▶ **SUPPLIED INFORMATION**:
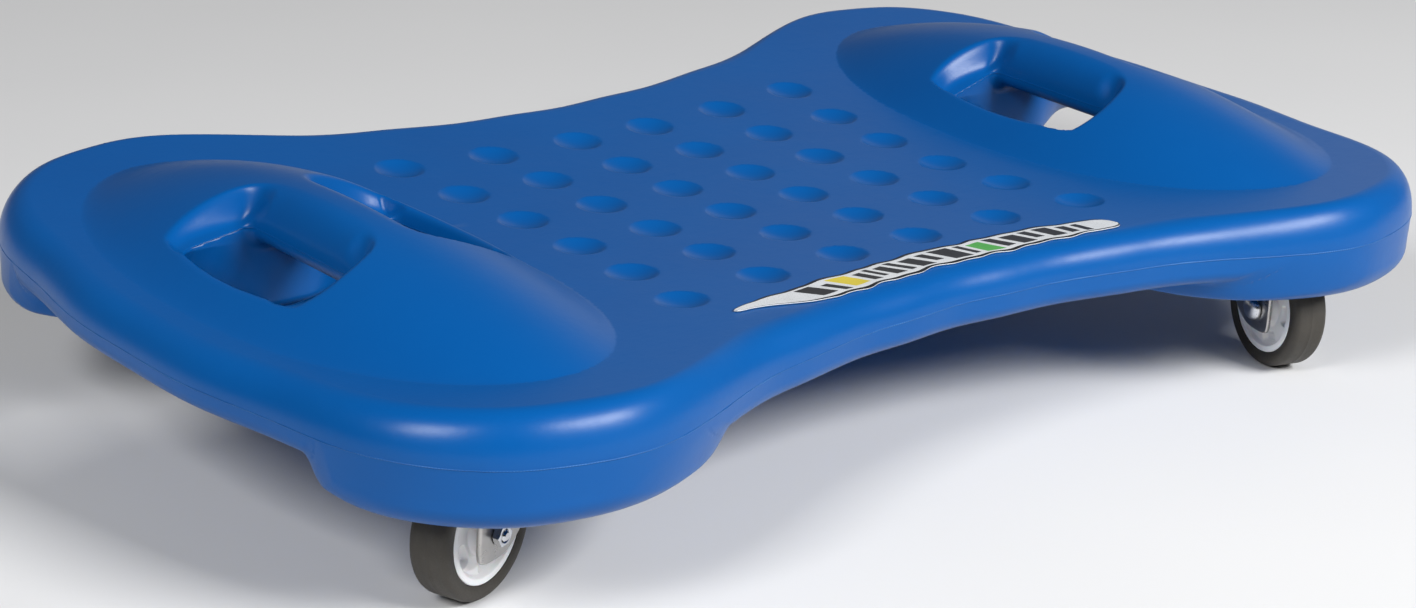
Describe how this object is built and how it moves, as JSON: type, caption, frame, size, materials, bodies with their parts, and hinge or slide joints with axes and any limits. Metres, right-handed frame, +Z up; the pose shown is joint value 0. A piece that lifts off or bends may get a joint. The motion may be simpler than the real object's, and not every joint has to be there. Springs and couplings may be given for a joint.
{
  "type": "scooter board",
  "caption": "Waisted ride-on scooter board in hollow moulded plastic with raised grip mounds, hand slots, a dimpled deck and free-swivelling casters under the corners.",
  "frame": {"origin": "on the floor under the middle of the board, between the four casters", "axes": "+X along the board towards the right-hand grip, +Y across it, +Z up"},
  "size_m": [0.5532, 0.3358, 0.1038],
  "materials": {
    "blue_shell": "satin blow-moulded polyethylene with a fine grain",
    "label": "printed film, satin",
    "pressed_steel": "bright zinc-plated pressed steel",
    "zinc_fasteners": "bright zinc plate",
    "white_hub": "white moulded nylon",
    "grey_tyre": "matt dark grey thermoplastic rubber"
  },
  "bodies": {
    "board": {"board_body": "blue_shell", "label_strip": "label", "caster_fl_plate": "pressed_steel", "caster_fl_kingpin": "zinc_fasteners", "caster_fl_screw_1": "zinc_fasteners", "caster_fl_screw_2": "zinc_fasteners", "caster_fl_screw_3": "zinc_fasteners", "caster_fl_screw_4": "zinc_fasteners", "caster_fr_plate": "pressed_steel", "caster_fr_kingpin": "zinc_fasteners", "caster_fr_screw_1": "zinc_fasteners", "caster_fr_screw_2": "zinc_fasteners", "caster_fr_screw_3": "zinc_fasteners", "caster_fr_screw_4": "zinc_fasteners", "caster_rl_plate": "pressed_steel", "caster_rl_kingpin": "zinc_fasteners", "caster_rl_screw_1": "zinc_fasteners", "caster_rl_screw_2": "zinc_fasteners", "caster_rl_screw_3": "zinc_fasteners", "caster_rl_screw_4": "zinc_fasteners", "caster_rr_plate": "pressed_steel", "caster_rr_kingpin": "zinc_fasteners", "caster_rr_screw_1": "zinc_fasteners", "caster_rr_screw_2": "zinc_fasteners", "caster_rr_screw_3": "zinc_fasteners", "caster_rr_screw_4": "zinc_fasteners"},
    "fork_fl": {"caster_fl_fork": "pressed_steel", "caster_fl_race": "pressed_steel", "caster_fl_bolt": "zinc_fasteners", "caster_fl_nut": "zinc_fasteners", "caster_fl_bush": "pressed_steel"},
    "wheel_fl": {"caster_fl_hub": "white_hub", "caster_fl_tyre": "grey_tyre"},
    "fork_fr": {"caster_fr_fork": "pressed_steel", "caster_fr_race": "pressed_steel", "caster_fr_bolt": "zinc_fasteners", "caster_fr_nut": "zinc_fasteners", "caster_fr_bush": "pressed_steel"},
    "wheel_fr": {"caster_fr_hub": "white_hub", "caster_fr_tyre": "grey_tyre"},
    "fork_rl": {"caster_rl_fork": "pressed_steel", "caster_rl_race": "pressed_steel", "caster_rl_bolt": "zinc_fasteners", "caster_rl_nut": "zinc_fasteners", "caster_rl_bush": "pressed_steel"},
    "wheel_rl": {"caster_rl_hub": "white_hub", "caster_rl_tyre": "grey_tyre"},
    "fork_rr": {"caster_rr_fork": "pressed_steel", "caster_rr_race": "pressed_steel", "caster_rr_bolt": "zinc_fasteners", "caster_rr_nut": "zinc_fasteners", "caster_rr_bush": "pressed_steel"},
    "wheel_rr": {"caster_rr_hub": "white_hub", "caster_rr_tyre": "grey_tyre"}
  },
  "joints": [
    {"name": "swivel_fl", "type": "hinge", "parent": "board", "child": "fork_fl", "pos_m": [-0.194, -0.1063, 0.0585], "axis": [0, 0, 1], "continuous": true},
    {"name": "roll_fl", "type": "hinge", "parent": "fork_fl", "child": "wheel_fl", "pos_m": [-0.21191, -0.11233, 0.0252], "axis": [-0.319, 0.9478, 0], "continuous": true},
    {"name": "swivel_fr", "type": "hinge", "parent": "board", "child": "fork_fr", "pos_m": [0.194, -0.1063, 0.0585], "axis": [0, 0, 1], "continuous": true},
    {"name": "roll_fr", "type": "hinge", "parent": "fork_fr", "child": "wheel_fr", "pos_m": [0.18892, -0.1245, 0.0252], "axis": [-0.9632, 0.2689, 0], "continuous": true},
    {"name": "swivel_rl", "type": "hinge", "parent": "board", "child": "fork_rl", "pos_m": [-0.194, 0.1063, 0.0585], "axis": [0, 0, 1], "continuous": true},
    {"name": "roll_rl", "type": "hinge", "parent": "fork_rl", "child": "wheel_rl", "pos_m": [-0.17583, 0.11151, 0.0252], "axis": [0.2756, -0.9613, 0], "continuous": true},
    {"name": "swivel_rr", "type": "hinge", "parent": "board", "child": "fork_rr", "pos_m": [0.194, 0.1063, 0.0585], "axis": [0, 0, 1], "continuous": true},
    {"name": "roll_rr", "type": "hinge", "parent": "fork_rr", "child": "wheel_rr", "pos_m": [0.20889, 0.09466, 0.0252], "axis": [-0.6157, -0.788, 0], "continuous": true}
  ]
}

▶ **JOB**: Using the listing above, pick out each line that contains the word "caption", then copy it.

▶ **REPLY**:
Describe how this object is built and how it moves, as JSON: type, caption, frame, size, materials, bodies with their parts, and hinge or slide joints with axes and any limits. Metres, right-handed frame, +Z up; the pose shown is joint value 0. A piece that lifts off or bends may get a joint. The motion may be simpler than the real object's, and not every joint has to be there. Springs and couplings may be given for a joint.
  "caption": "Waisted ride-on scooter board in hollow moulded plastic with raised grip mounds, hand slots, a dimpled deck and free-swivelling casters under the corners.",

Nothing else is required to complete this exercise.